# start of GIVEN INFORMATION
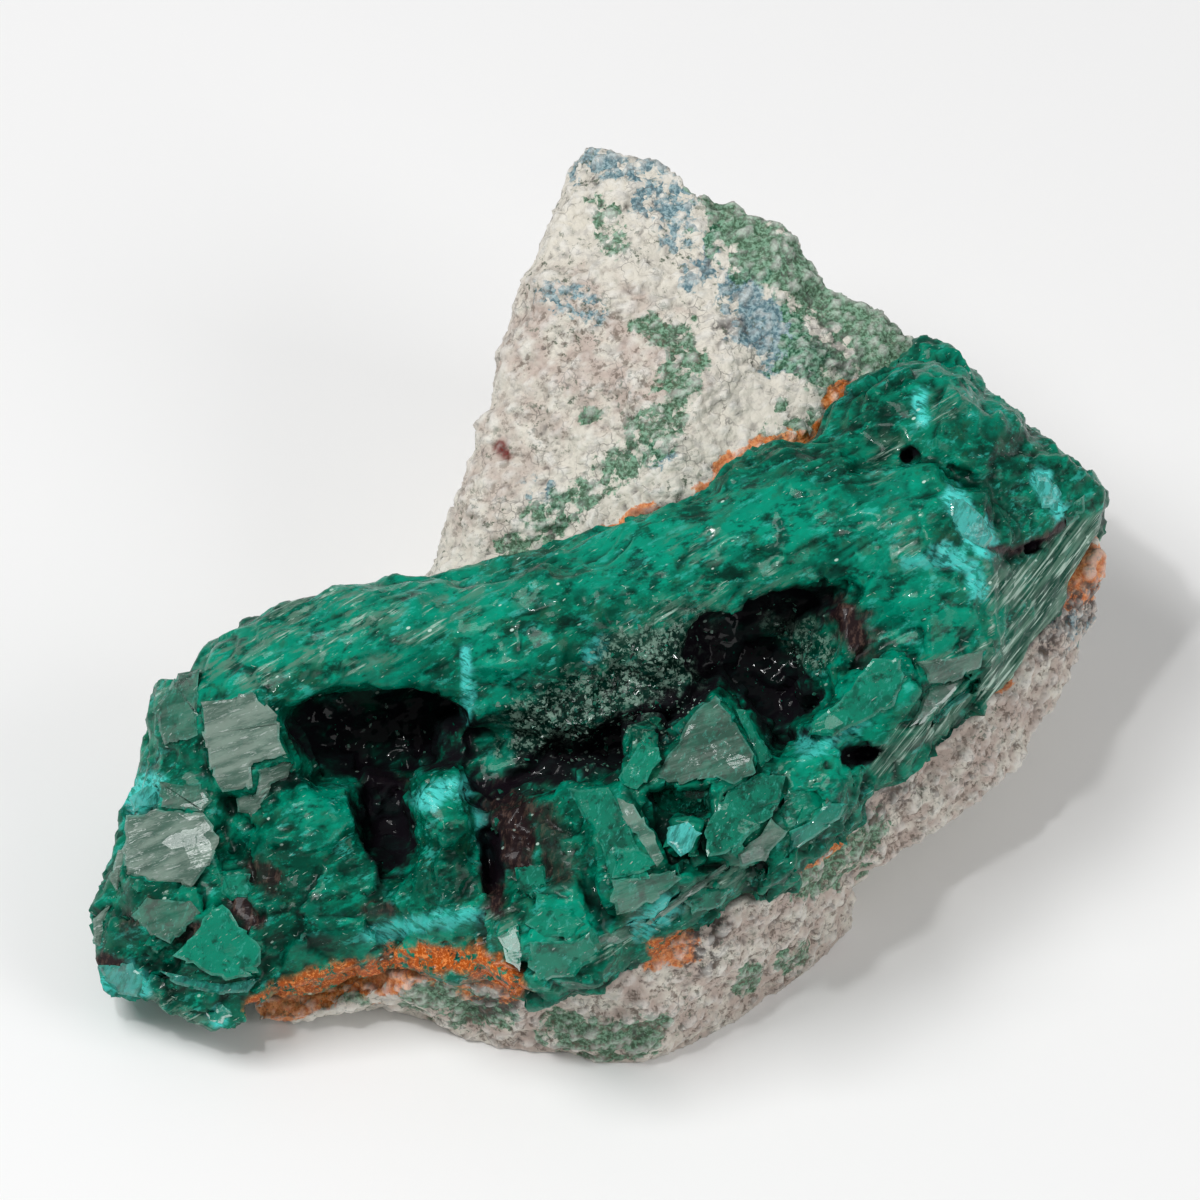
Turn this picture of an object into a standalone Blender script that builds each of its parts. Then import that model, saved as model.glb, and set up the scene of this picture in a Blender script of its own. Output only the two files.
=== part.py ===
"""A hand specimen of dioptase: an emerald green crust of crystals on a chunk of white rock.

The script works in millimetres and writes its two solids in metres, +Z up, on the rock's flat base.
Most places are given in the frame of the broken face: U runs right across it, V up it and W out of it.
"""

import math

import bmesh
import bpy
from mathutils import Matrix, Vector, noise

MM = 0.001
FACE_LEAN = math.radians(50)  # the broken face looks up by this much above the horizontal
SEAM_GAP = 0.32  # between the rock and the crust that grew on it
CUT_REACH = 80.0  # half the size of the block that levels the base
ROOT_DEPTH = 2.0  # the rock's blocks reach this far below the ground before they are levelled

ROCK_GRAIN = 0.9  # edge length of the rock's mesh before it is thinned out
ROCK_BLEND = 2  # how often the seams between blocks are smoothed
ROCK_FACES = 2500
ROCK_LUMP = 0.85  # how far the lumps and pits stand from the blocks' flat sides
ROCK_LUMP_SIZE = 4.2
ROCK_PIT = 0.35
ROCK_PIT_SIZE = 1.7
MEAN_PIT = 0.5  # the pattern's own middle value

CRUST_GRAIN = 0.6
CRUST_BLEND = 14
CRUST_BODY_FACES = 4200
CRUST_FACES = 4600  # with its crystals and hollows, before the rock's seat is cut
CRUST_CLEARANCE = 0.7  # the crust ends this far above the ground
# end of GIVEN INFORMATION
Give the complete listing a second time, exactly as it reads.

SOLUTION FOR THIS TASK —
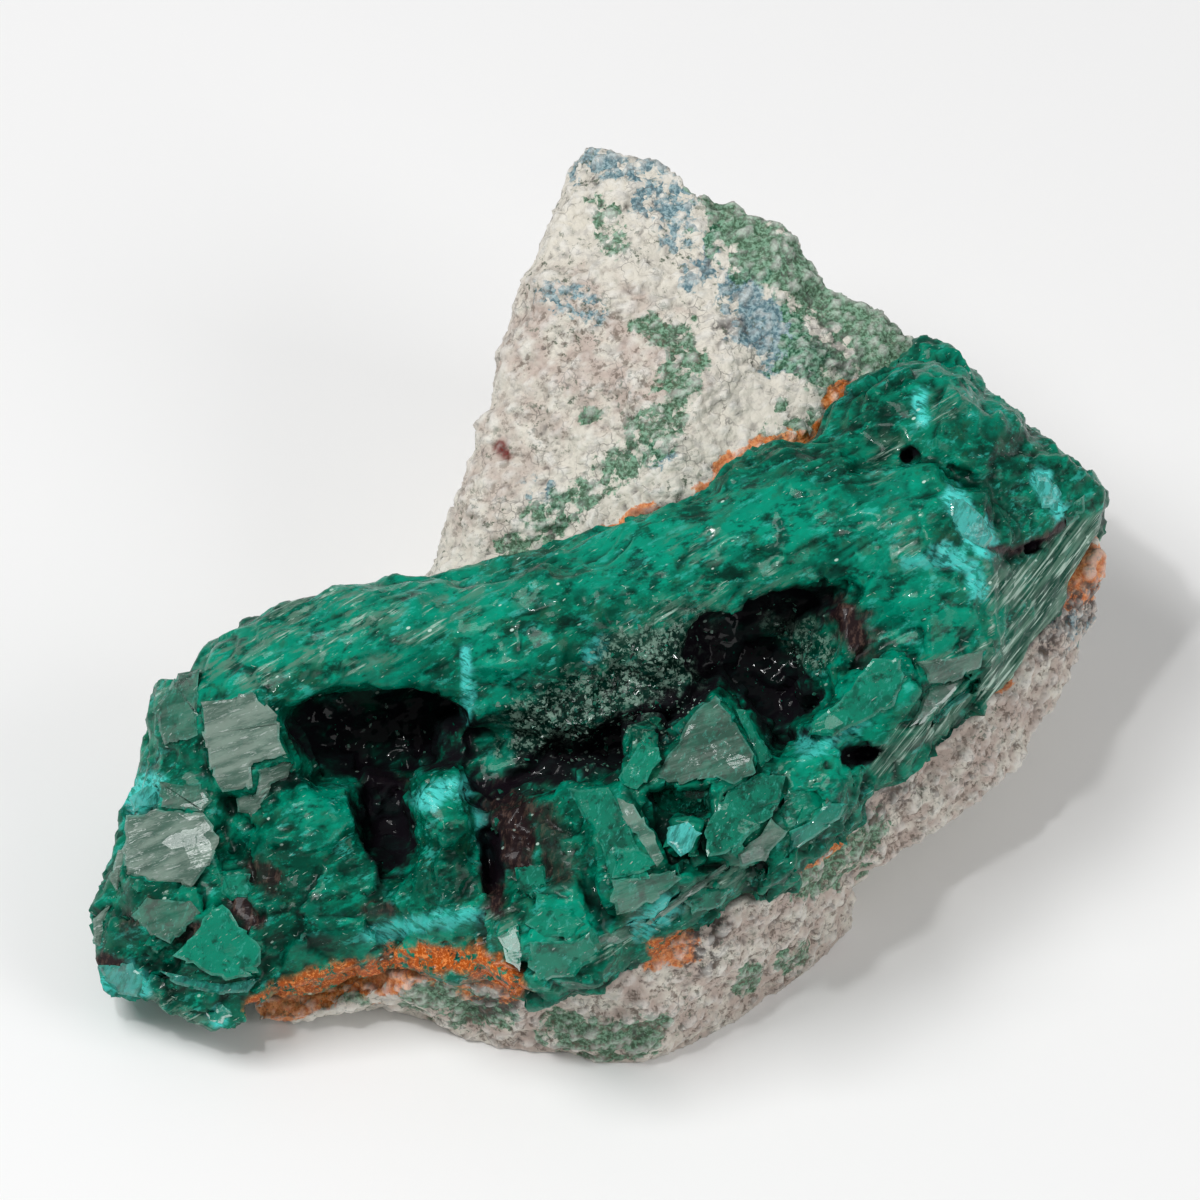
Turn this picture of an object into a standalone Blender script that builds each of its parts. Then import that model, saved as model.glb, and set up the scene of this picture in a Blender script of its own. Output only the two files.
=== part.py ===
"""A hand specimen of dioptase: an emerald green crust of crystals on a chunk of white rock.

The script works in millimetres and writes its two solids in metres, +Z up, on the rock's flat base.
Most places are given in the frame of the broken face: U runs right across it, V up it and W out of it.
"""

import math

import bmesh
import bpy
from mathutils import Matrix, Vector, noise

MM = 0.001
FACE_LEAN = math.radians(50)  # the broken face looks up by this much above the horizontal
SEAM_GAP = 0.32  # between the rock and the crust that grew on it
CUT_REACH = 80.0  # half the size of the block that levels the base
ROOT_DEPTH = 2.0  # the rock's blocks reach this far below the ground before they are levelled

ROCK_GRAIN = 0.9  # edge length of the rock's mesh before it is thinned out
ROCK_BLEND = 2  # how often the seams between blocks are smoothed
ROCK_FACES = 2500
ROCK_LUMP = 0.85  # how far the lumps and pits stand from the blocks' flat sides
ROCK_LUMP_SIZE = 4.2
ROCK_PIT = 0.35
ROCK_PIT_SIZE = 1.7
MEAN_PIT = 0.5  # the pattern's own middle value

CRUST_GRAIN = 0.6
CRUST_BLEND = 14
CRUST_BODY_FACES = 4200
CRUST_FACES = 4600  # with its crystals and hollows, before the rock's seat is cut
CRUST_CLEARANCE = 0.7  # the crust ends this far above the ground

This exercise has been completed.